7.4. Assume a semiconductor laser has a length of $$800 \mu m$$. Laser emission can occur when the cavity length is equal to an integer number of half wavelengths. What wavelengths in the range 650 nm $$< \lambda <$$ 652 nm can this laser emit, and in each case, list the cavity length in wavelengths.

7.5. Assume two energy levels of a gas laser are separated by 1.4 eV, and assume that they are equally degenerate ($$g_1 = g_2$$). The spontaneous emission Einstein coecient for transitions between these energy levels is given by $$A_{12} = 3 \cdot 10^6 s^{-1}$$. Find the other two Einstein coefficients, $$B_{12}$$ and $$B_{21}$$.

7.6. The energy gap of AlAs is 2.3 eV, and the energy gap of AlSb is 1.7 eV [9, p. 19]. Energy gaps of materials of composition AlAs$$_x$$Sb$$_{1−x}$$ with $$0 \leq x \leq 1$$ vary approximately linearly between these values [9, p. 19]. Suppose you would like to make a semiconductor laser from a material of composition AlAs$$_x$$Sb$$_{1−x}$$. Find the value of $$x$$ that specifies the composition of a material which emits light at wavelength $$\lambda = 640$$ nm.

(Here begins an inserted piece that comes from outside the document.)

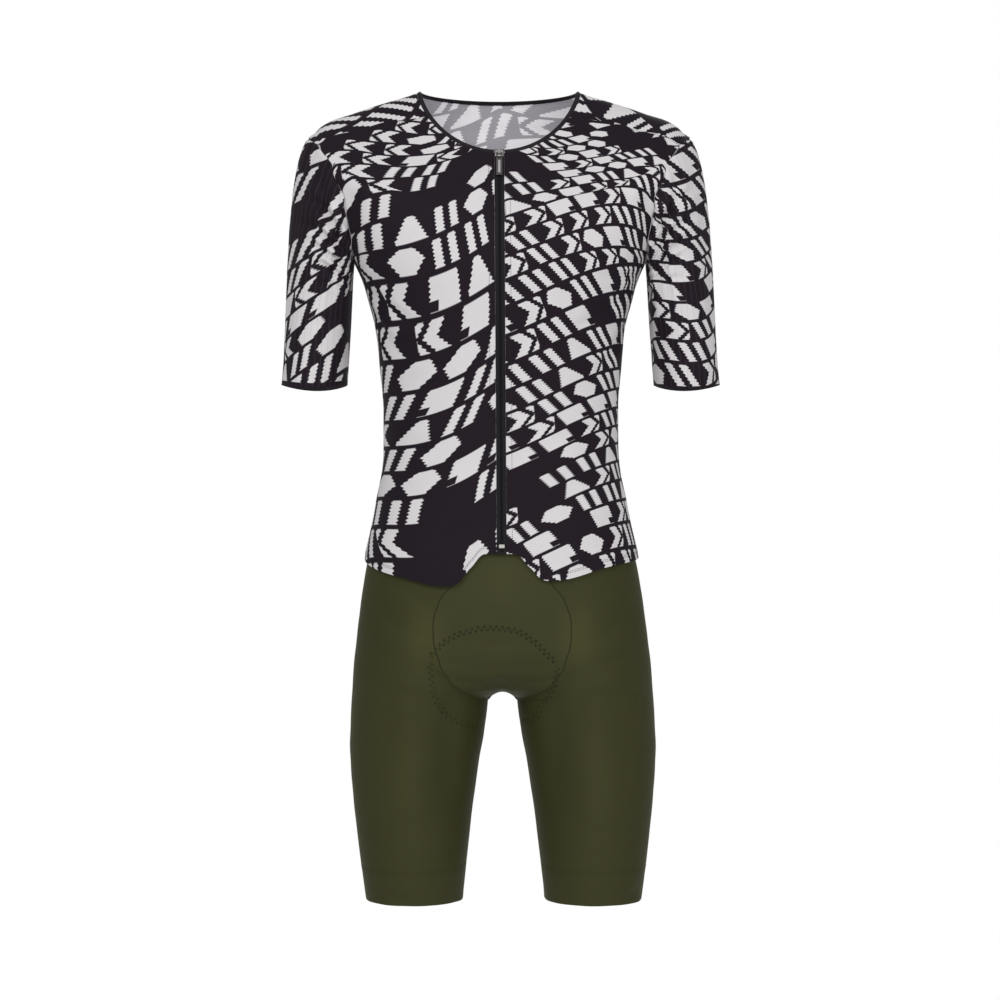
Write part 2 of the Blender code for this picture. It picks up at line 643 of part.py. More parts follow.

7.7. Laser spectra are often modeled by Lorentzian functions. A Lorentzian function centered at the origin with area under the curve of unity has equation

$y(x) = \frac{1}{\pi} \cdot \frac{0.5 \cdot \mathrm{FWHM}}{x^2 + (0.5 \cdot \mathrm{FWHM})^2}\nonumber$

where FWHM is the full width at half maximum. The maximum value of this function is $$\frac{2}{\pi \cdot \mathrm{FWHM}}$$. The laser spectrum of Fig. 7.7 is centered near $$\lambda = 570$$ nm, has a FWHM of 5 nm, and it has a maximum luminescence intensity of 49. Find a Lorentzian equation that can model this particular spectrum.

7.8. As discussed in the previous problem, laser spectra are often modeled by Lorentzian functions. To better understand Lorentzian functions, use Matlab or similar software for this problem.

(a) Plot a Lorentzian function centered at the origin with FWHM 5 and maximum amplitude of unity. On the same axis, plot a Gaussian function also centered at the origin with FWHM 5 and maximum amplitude of unity.

(b) Repeat part a, but put the vertical axis of your plots on a log scale.

7.9. The figure illustrates a laser spectrum. Approximately find:

(a) The wavelength of peak intensity

(b) The FWHM

(c) The quality factor

7.10. Three main components of a laser are the pump, active material, and cavity. Four main types of lasers are gas lasers, semiconductor lasers, dye lasers, and solid state lasers. Match the example component with the best description of the type of component and type of laser it is found in specified. (Each answer will be used once.)

Example Component
1. Edges of a AlGaAs crystal
2. Rhodamine 6G liquid solution
3. External mirror made of SiO2 glass coated with aluminum
4. Battery of a laser pointer
5. SiO2 glass doped with 1% Er atoms
6. CO2 gas in an enclosed tube
7. Pn junction made from InGaAs
8. Argon ion laser used to supply energy to excite electrons of a Ti doped Sapphire
Description
A. Cavity of a semiconductor laser
B. Cavity of a gas laser
C. Active material of a semiconductor laser
D. Active material of a gas laser
E. Active material of a dye laser
F. Active material of a solid state laser
G. Pump of a semiconductor laser
H. Pump of a solid state laser

7.11. The intensity from sunlight on a bright sunny day is around $$0.1 \frac{W}{cm^2}$$. Laser power can be confined to a very small spot size. Assume a laser produces a beam with spot size 1 $$mm^2$$. For what laser power in watts will the intensity of the beam be equivalent to the intensity from sunlight on sunny day? Staring at the sun can damage an eye, so staring at a laser beam of this intensity is dangerous for the same reason.